In the essay that serves as the introduction to Gendering the Jewish Past, historian Pamela Nadell casts this new anthology against the backdrop of previous work in the field, specifically Feminist Perspectives on Jewish Studies (1994), edited by Lynn Davidman and Shelley Tenenbaum. The first work of its kind, Feminist Perspectives endeavored to assess the ways in which feminist analysis had thus far transformed the various disciplines within Jewish Studies. Although each of the contributors reported enthusiastically on the feminist work that had been undertaken within their chosen areas of specialization, most lamented the paucity of feminist materials and regretted that "there has been little integration of feminist knowledge" (p. 3).

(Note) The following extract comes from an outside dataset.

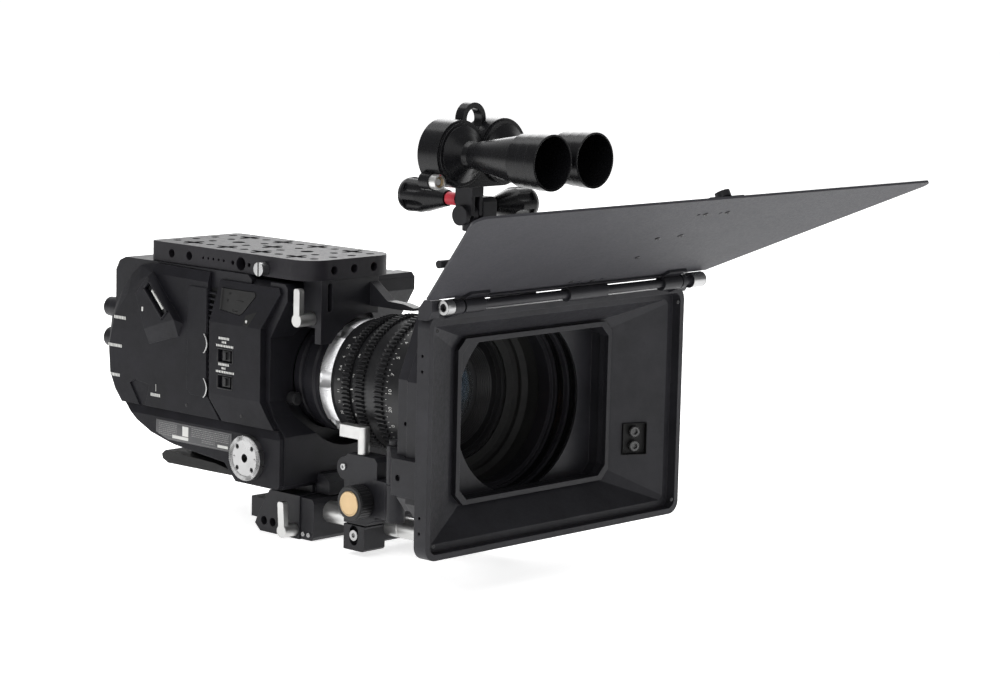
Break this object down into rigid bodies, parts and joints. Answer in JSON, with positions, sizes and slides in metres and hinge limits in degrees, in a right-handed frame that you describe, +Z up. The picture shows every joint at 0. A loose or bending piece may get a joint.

Eight years later, the picture has changed considerably, a transformation eloquently marked by this collection. There is much to celebrate in Gendering the Jewish Past, not least of which is the intelligence and originality of each of the articles. If, as Davidman and Tennenbaum suggest, feminist/gender analysis entails a "skepticism toward established knowledge" (Feminist Perspectives, p. 3), the essays in this volume cast that skeptical eye and insist on looking at new data or looking differently at old data. Though each of the authors speaks from his/her particular corner of the Jewish Studies world, all of them share a marked desire to shatter misconceptions or nuance previously accepted arguments. No proposition, even a deeply held axiom of feminist theory, is exempt from this process of reconsideration. Together, these articles demonstrate the ongoing power of gender analysis to serve as a vehicle through which to examine and re-examine accepted scholarly truths. [End Page 252]

It is important to note that while Davidman and Tennenbaum use the terms "gender studies" and "feminist studies" interchangeably (as I have done up to now in this review), the various contributors to Gendering the Jewish Past are generally concerned less with feminism as a women's movement than with gender as a construct and tool of scholarly analysis. Rather than offering works of scholarship that critique the position of women in Jewish culture, place women at the center, or concentrate on women's experiences, they endeavor to decode the various ways in which concepts and notions such as blood, marriage and divorce, assimilation, Zionism, labor, remembrance, biblical interpretation, translation, and self-government have been constructed and construed along gender lines, both masculine and feminine.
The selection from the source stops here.